Quote every line as given.
-*-*-
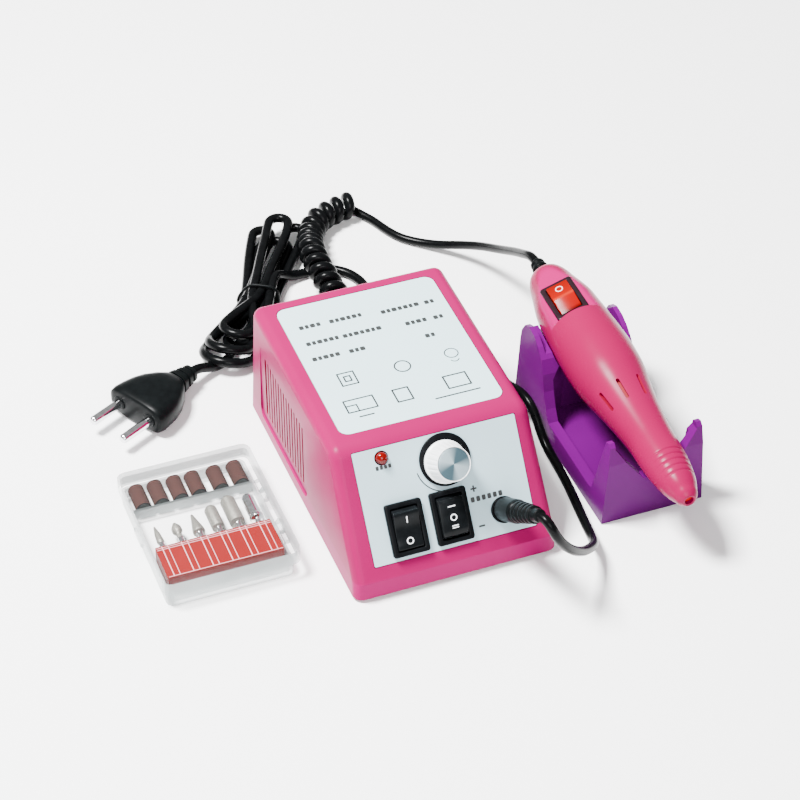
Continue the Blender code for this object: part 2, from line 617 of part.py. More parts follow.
# outline of the side wall, front to rear
side_top = [(CR_Y0, 0.3), (CR_Y0, 30.0), (CR_Y0 + 1.2, 38.0), (CR_Y0 + 2.6, 39.6), (CR_Y0 + 5.0, 38.8), (-44.5, 9.8), (-42.0, 9.0),
            (-2.0, 9.0), (1.5, 13.5), (5.0, 20.0), (7.5, 27.0), (10.5, 32.5), (14.5, 36.2), (19.0, 38.6), (24.5, 39.4),
            (28.5, 37.6), (31.0, 33.5), (CR_Y1, 29.0), (CR_Y1, 0.3)]
DRAFT = 0.058                  # the side walls lean in by this per unit of height
bm = bmesh.new()
add_side_prism(bm, side_top, CX - CR_W / 2, CX + CR_W / 2)
for v in bm.verts:
    v.co.x -= math.copysign(DRAFT * v.co.z, v.co.x - CX)
cradle = body("cradle", bm, PURPLE, smooth=30)
bm = bmesh.new()
xi = CR_W / 2 - WALL_C
# trough between the walls, from behind the front wall to the saddle
add_prism(bm, [(CX - xi, CR_Y0 + WALL_C), (CX + xi, CR_Y0 + WALL_C), (CX + xi, 6.5), (CX + xi - 7.5, 11.6),
               (CX - xi + 7.5, 11.6), (CX - xi, 6.5)], 4.0, 60.0)
for v in bm.verts:
    v.co.x -= math.copysign(DRAFT * v.co.z, v.co.x - CX)
trough = body("cradle_trough", bm, None, cutter=True)
boolean(cradle, trough)


def groove(bm, t0, t1, grow):
    """Channel for the handpiece: its outline grown by a clearance and open to above."""
    rings = []
    ts = [t for t, _ in OUTER if t0 < t < t1]
    for t in [t0] + ts + [t1]:
        r = radius_at(OUTER, t) + grow
        c = TIP + HW * t
        ring = []
        for k in range(13):
            a = math.pi + math.pi * k / 12
            ring.append((c.x + r * math.cos(a), c.y, c.z + r * math.sin(a)))
        ring.append((c.x + r + 1.5, c.y, c.z + 40))
        ring.append((c.x - r - 1.5, c.y, c.z + 40))
        rings.append(ring)
    loft(bm, rings)


bm = bmesh.new()
groove(bm, 86.0, 128.0, 0.5)
rear_groove = body("rear_groove", bm, None, cutter=True)
boolean(cradle, rear_groove)
# V notch of the front wall, with shoulders beside the handpiece
bm = bmesh.new()
z_notch = 24.5
loft(bm, [[(CX - 17.5, y, 60), (CX - 17.5, y, 37.0), (CX - 13.0, y, 30.0), (CX - 8.8, y, z_notch), (CX - 4.8, y, z_notch - 5.2),
           (CX + 4.8, y, z_notch - 5.2), (CX + 8.8, y, z_notch), (CX + 13.0, y, 30.0), (CX + 17.5, y, 37.0), (CX + 17.5, y, 60)]
          for y in (CR_Y0 - 3, CR_Y0 + WALL_C + 2)])
front_notch = body("front_notch", bm, None, cutter=True)
boolean(cradle, front_notch)
# the saddle is open above the shoulders
bm = bmesh.new()
add_box(bm, CX - xi, CX + xi, 5.0, CR_Y1 + 5, 34.0, 60)
saddle_top = body("saddle_top", bm, None, cutter=True)
boolean(cradle, saddle_top)
# hollow underside of the saddle
bm = bmesh.new()
add_box(bm, CX - xi + 2, CX + xi - 2, 15.0, CR_Y1 - 3.5, -2.0, 15.0)
saddle_under = body("saddle_under", bm, None, cutter=True)
boolean(cradle, saddle_under)

# ---------------------------------------------------------------- bit case
CA_X0, CA_X1, CA_Y0, CA_Y1 = -110.8, -55.2, -41.0, 27.2
BASE_H, LID_Z0, LID_Z1 = 6.2, 6.5, 12.7
HINGE_X, HINGE_Z = -56.35, 4.6
HINGE_R = 1.2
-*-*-
■ ANSWER TO THE PROBLEM
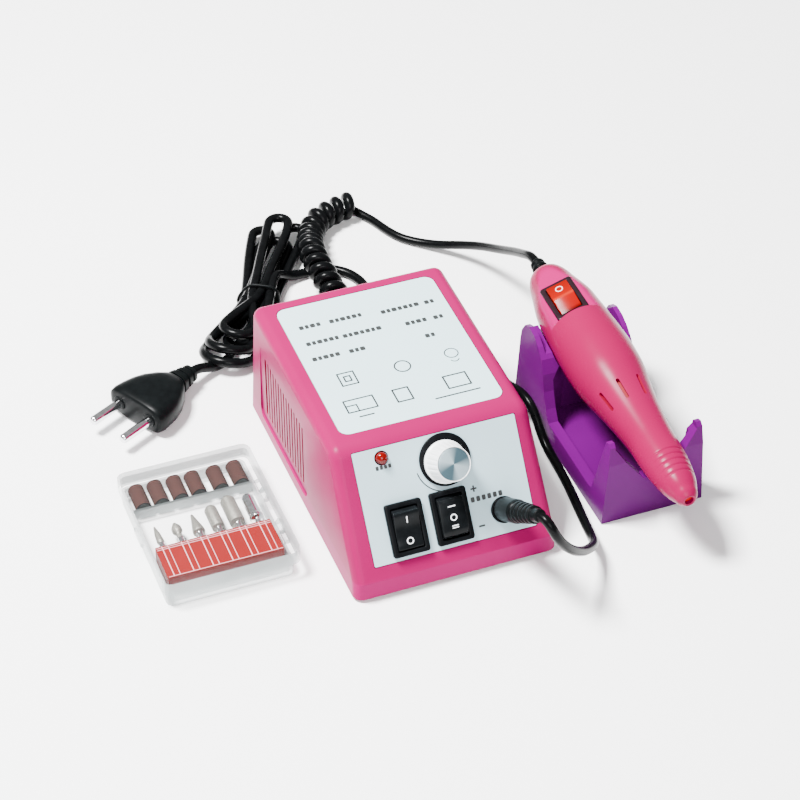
Continue the Blender code for this object: part 2, from line 617 of part.py. More parts follow.
# outline of the side wall, front to rear
side_top = [(CR_Y0, 0.3), (CR_Y0, 30.0), (CR_Y0 + 1.2, 38.0), (CR_Y0 + 2.6, 39.6), (CR_Y0 + 5.0, 38.8), (-44.5, 9.8), (-42.0, 9.0),
            (-2.0, 9.0), (1.5, 13.5), (5.0, 20.0), (7.5, 27.0), (10.5, 32.5), (14.5, 36.2), (19.0, 38.6), (24.5, 39.4),
            (28.5, 37.6), (31.0, 33.5), (CR_Y1, 29.0), (CR_Y1, 0.3)]
DRAFT = 0.058                  # the side walls lean in by this per unit of height
bm = bmesh.new()
add_side_prism(bm, side_top, CX - CR_W / 2, CX + CR_W / 2)
for v in bm.verts:
    v.co.x -= math.copysign(DRAFT * v.co.z, v.co.x - CX)
cradle = body("cradle", bm, PURPLE, smooth=30)
bm = bmesh.new()
xi = CR_W / 2 - WALL_C
# trough between the walls, from behind the front wall to the saddle
add_prism(bm, [(CX - xi, CR_Y0 + WALL_C), (CX + xi, CR_Y0 + WALL_C), (CX + xi, 6.5), (CX + xi - 7.5, 11.6),
               (CX - xi + 7.5, 11.6), (CX - xi, 6.5)], 4.0, 60.0)
for v in bm.verts:
    v.co.x -= math.copysign(DRAFT * v.co.z, v.co.x - CX)
trough = body("cradle_trough", bm, None, cutter=True)
boolean(cradle, trough)


def groove(bm, t0, t1, grow):
    """Channel for the handpiece: its outline grown by a clearance and open to above."""
    rings = []
    ts = [t for t, _ in OUTER if t0 < t < t1]
    for t in [t0] + ts + [t1]:
        r = radius_at(OUTER, t) + grow
        c = TIP + HW * t
        ring = []
        for k in range(13):
            a = math.pi + math.pi * k / 12
            ring.append((c.x + r * math.cos(a), c.y, c.z + r * math.sin(a)))
        ring.append((c.x + r + 1.5, c.y, c.z + 40))
        ring.append((c.x - r - 1.5, c.y, c.z + 40))
        rings.append(ring)
    loft(bm, rings)


bm = bmesh.new()
groove(bm, 86.0, 128.0, 0.5)
rear_groove = body("rear_groove", bm, None, cutter=True)
boolean(cradle, rear_groove)
# V notch of the front wall, with shoulders beside the handpiece
bm = bmesh.new()
z_notch = 24.5
loft(bm, [[(CX - 17.5, y, 60), (CX - 17.5, y, 37.0), (CX - 13.0, y, 30.0), (CX - 8.8, y, z_notch), (CX - 4.8, y, z_notch - 5.2),
           (CX + 4.8, y, z_notch - 5.2), (CX + 8.8, y, z_notch), (CX + 13.0, y, 30.0), (CX + 17.5, y, 37.0), (CX + 17.5, y, 60)]
          for y in (CR_Y0 - 3, CR_Y0 + WALL_C + 2)])
front_notch = body("front_notch", bm, None, cutter=True)
boolean(cradle, front_notch)
# the saddle is open above the shoulders
bm = bmesh.new()
add_box(bm, CX - xi, CX + xi, 5.0, CR_Y1 + 5, 34.0, 60)
saddle_top = body("saddle_top", bm, None, cutter=True)
boolean(cradle, saddle_top)
# hollow underside of the saddle
bm = bmesh.new()
add_box(bm, CX - xi + 2, CX + xi - 2, 15.0, CR_Y1 - 3.5, -2.0, 15.0)
saddle_under = body("saddle_under", bm, None, cutter=True)
boolean(cradle, saddle_under)

# ---------------------------------------------------------------- bit case
CA_X0, CA_X1, CA_Y0, CA_Y1 = -110.8, -55.2, -41.0, 27.2
BASE_H, LID_Z0, LID_Z1 = 6.2, 6.5, 12.7
HINGE_X, HINGE_Z = -56.35, 4.6
HINGE_R = 1.2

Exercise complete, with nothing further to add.